### Problem to work on
Print the first line of the material below and each line after it, exactly as written, ending with the line that contains "from the ground.".

### Dataset extract

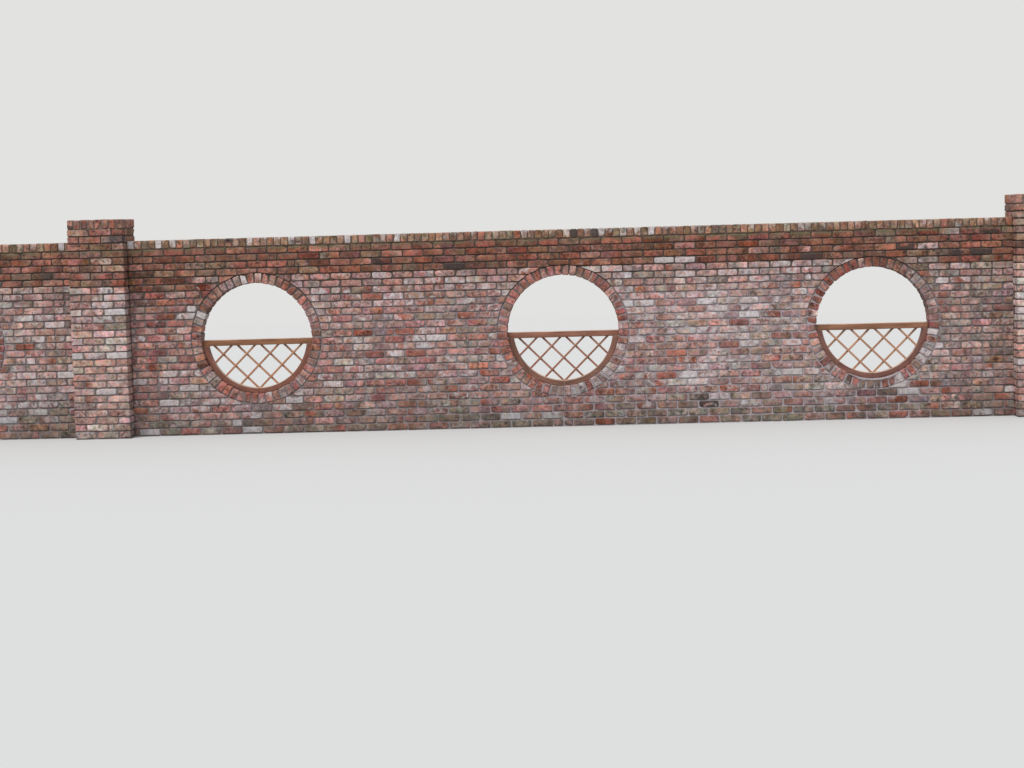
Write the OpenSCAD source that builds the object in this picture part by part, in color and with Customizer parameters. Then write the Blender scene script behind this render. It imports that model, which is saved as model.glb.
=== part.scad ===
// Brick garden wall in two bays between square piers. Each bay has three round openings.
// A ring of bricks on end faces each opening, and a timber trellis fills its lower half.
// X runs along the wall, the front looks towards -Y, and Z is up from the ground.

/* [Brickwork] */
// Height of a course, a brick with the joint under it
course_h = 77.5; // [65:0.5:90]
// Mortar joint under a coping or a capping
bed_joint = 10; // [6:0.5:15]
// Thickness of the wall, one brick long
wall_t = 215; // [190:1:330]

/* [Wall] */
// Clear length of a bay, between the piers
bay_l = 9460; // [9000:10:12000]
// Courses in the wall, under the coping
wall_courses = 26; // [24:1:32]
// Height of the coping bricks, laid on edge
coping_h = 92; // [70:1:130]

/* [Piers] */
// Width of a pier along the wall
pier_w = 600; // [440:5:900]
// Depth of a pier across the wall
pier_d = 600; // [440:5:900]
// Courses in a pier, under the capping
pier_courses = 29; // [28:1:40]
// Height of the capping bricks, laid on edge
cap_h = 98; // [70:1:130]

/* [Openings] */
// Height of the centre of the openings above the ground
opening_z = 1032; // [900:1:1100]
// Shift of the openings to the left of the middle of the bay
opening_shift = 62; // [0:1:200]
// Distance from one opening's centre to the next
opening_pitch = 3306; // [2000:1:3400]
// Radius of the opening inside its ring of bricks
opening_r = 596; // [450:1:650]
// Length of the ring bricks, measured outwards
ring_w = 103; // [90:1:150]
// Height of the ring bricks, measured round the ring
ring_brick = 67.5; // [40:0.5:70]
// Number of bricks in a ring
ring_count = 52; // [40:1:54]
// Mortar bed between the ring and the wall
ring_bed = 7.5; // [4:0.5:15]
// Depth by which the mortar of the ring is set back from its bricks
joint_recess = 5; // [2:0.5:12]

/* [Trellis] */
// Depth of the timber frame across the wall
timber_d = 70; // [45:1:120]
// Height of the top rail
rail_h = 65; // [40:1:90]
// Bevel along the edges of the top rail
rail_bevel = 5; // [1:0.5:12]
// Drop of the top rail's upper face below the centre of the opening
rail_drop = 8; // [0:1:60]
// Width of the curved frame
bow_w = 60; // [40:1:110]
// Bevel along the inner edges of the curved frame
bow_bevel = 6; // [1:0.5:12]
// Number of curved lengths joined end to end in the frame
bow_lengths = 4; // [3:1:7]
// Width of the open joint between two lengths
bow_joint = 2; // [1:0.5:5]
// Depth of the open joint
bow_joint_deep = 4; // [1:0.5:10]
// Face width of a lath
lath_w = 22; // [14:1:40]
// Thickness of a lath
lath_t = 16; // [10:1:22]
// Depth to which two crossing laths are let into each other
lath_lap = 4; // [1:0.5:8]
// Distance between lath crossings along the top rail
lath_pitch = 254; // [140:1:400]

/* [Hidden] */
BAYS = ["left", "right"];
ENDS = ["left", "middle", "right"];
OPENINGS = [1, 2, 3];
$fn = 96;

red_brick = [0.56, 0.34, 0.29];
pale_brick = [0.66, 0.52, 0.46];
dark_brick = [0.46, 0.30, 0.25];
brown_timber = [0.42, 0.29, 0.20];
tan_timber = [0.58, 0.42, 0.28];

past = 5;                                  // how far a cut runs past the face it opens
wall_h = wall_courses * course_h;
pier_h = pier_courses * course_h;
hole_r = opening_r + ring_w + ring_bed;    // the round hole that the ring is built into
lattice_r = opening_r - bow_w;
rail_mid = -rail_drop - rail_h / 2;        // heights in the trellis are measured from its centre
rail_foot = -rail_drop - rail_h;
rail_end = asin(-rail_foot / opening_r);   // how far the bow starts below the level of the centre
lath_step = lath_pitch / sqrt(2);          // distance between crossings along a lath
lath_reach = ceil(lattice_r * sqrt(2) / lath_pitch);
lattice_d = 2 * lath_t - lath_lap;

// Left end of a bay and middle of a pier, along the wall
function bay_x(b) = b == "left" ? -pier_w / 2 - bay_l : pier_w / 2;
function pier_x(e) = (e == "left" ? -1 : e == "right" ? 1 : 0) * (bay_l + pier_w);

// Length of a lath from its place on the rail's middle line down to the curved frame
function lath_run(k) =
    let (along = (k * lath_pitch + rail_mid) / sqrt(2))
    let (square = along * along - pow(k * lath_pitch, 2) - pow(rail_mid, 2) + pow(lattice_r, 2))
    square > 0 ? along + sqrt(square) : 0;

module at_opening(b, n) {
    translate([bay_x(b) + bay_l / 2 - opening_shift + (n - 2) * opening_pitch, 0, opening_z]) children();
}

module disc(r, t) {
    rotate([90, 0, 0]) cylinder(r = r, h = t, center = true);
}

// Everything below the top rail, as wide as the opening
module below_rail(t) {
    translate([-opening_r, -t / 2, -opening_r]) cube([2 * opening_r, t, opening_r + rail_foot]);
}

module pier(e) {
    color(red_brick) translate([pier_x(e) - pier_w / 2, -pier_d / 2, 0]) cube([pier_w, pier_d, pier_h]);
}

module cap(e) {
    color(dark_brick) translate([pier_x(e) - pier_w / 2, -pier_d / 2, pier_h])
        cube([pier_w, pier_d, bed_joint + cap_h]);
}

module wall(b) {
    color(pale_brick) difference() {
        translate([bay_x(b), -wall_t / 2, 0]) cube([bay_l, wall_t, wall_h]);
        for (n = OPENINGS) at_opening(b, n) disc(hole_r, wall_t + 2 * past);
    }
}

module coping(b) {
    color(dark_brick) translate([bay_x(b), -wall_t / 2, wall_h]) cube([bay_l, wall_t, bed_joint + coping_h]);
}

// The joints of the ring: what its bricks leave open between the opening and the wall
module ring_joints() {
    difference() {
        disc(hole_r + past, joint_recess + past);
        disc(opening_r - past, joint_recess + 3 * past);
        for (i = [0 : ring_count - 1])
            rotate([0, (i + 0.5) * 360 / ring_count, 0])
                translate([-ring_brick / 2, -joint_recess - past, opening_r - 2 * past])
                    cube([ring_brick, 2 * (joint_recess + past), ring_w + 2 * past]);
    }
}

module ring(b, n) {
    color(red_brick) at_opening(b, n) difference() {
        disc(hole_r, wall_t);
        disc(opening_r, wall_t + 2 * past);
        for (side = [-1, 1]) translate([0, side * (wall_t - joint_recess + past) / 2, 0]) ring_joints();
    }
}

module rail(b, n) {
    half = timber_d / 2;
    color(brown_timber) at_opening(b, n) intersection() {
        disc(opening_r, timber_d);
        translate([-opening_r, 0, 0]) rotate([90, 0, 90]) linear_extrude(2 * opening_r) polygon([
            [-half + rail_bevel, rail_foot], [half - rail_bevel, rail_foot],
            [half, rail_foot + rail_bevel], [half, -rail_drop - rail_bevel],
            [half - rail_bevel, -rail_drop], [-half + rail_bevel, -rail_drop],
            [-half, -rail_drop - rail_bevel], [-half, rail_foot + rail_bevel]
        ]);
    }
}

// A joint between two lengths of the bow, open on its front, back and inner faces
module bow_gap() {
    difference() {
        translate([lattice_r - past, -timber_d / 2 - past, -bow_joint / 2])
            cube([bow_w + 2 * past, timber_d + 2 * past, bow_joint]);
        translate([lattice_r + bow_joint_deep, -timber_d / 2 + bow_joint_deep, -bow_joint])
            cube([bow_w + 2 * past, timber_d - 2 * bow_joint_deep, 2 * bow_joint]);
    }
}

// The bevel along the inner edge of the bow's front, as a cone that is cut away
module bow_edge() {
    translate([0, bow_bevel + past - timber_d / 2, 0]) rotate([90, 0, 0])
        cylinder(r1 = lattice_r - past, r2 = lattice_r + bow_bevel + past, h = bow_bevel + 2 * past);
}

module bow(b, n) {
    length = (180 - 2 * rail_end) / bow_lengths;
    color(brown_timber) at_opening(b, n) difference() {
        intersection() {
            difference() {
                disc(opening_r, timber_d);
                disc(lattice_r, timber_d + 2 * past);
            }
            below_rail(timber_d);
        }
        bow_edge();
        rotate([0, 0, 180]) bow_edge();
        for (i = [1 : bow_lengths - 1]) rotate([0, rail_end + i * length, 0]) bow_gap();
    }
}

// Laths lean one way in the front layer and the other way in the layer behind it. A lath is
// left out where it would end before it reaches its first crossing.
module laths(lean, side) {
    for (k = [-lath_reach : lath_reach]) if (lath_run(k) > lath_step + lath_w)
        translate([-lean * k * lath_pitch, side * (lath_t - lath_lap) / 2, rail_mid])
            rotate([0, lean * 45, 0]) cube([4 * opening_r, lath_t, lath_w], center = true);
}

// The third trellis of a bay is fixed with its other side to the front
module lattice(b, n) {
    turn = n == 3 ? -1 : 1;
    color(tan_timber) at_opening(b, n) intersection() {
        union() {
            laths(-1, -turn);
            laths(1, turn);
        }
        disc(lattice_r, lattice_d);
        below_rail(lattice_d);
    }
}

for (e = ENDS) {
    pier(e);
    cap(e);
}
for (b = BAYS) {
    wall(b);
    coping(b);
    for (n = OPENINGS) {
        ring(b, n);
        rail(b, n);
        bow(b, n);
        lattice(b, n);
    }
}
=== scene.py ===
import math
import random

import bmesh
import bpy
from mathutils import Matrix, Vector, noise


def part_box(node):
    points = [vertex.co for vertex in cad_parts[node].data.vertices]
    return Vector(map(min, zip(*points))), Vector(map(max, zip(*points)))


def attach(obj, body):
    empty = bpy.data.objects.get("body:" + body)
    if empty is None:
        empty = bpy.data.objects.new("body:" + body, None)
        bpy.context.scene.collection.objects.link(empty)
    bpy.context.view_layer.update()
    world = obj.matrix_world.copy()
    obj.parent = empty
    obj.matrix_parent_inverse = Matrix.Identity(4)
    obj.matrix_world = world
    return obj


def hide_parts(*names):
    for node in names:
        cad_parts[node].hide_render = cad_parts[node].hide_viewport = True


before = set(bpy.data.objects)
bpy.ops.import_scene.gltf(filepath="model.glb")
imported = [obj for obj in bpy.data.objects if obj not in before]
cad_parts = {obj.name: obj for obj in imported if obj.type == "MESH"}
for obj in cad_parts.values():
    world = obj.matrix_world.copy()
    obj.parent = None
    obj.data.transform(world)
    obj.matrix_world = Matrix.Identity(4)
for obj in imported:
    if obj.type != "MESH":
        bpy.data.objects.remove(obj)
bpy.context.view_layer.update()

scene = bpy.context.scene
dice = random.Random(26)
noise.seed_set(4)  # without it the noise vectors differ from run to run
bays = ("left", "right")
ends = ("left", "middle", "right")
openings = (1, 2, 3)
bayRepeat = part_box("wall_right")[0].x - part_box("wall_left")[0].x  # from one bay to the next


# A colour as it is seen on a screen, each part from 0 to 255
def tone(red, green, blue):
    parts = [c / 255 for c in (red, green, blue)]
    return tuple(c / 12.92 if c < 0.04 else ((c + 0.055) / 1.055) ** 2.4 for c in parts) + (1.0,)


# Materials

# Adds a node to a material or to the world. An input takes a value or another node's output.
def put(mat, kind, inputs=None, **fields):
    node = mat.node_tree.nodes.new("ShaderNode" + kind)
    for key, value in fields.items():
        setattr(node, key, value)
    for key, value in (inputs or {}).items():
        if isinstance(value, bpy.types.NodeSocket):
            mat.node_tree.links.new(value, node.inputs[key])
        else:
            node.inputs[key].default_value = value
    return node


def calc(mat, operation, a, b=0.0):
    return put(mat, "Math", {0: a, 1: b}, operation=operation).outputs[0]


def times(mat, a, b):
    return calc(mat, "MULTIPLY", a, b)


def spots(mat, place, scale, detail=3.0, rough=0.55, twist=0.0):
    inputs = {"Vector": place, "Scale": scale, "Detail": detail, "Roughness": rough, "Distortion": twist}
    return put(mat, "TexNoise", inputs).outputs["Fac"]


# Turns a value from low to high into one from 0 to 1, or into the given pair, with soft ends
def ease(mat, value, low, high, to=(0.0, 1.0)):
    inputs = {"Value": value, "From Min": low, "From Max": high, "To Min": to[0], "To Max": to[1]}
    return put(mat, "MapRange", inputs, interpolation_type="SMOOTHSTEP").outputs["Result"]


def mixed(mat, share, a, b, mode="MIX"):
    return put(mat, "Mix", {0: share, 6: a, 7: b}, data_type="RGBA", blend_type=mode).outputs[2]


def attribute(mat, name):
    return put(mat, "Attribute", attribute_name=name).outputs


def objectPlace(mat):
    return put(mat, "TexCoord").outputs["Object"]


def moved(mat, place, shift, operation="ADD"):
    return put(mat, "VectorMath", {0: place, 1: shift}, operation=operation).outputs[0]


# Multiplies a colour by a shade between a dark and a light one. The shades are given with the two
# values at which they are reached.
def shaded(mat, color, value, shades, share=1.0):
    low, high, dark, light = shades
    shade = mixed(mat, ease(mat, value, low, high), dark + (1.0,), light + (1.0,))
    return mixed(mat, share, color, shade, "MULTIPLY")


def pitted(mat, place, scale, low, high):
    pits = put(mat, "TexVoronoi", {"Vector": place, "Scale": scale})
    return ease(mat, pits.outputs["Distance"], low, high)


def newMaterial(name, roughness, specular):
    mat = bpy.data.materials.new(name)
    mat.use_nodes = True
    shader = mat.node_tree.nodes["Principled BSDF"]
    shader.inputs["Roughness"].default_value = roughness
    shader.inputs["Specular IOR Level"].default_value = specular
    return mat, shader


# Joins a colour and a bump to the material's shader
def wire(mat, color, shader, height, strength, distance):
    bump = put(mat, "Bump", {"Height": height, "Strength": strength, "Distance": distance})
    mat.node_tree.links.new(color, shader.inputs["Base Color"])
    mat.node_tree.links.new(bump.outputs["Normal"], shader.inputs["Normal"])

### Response
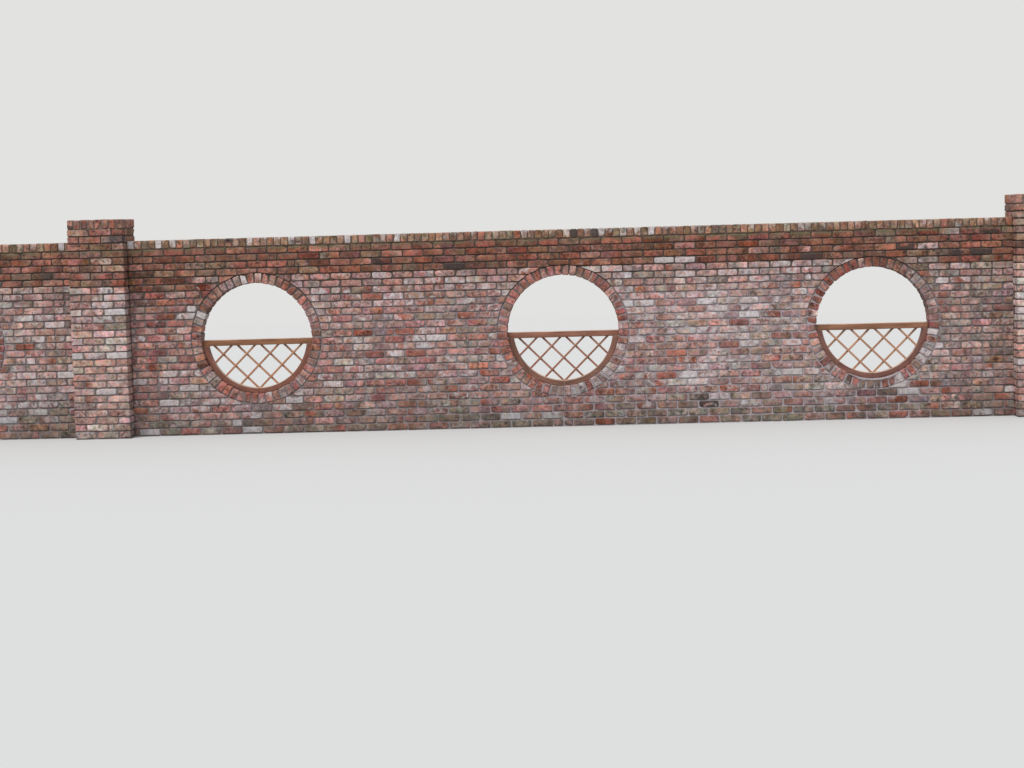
Write the OpenSCAD source that builds the object in this picture part by part, in color and with Customizer parameters. Then write the Blender scene script behind this render. It imports that model, which is saved as model.glb.
=== part.scad ===
// Brick garden wall in two bays between square piers. Each bay has three round openings.
// A ring of bricks on end faces each opening, and a timber trellis fills its lower half.
// X runs along the wall, the front looks towards -Y, and Z is up from the ground.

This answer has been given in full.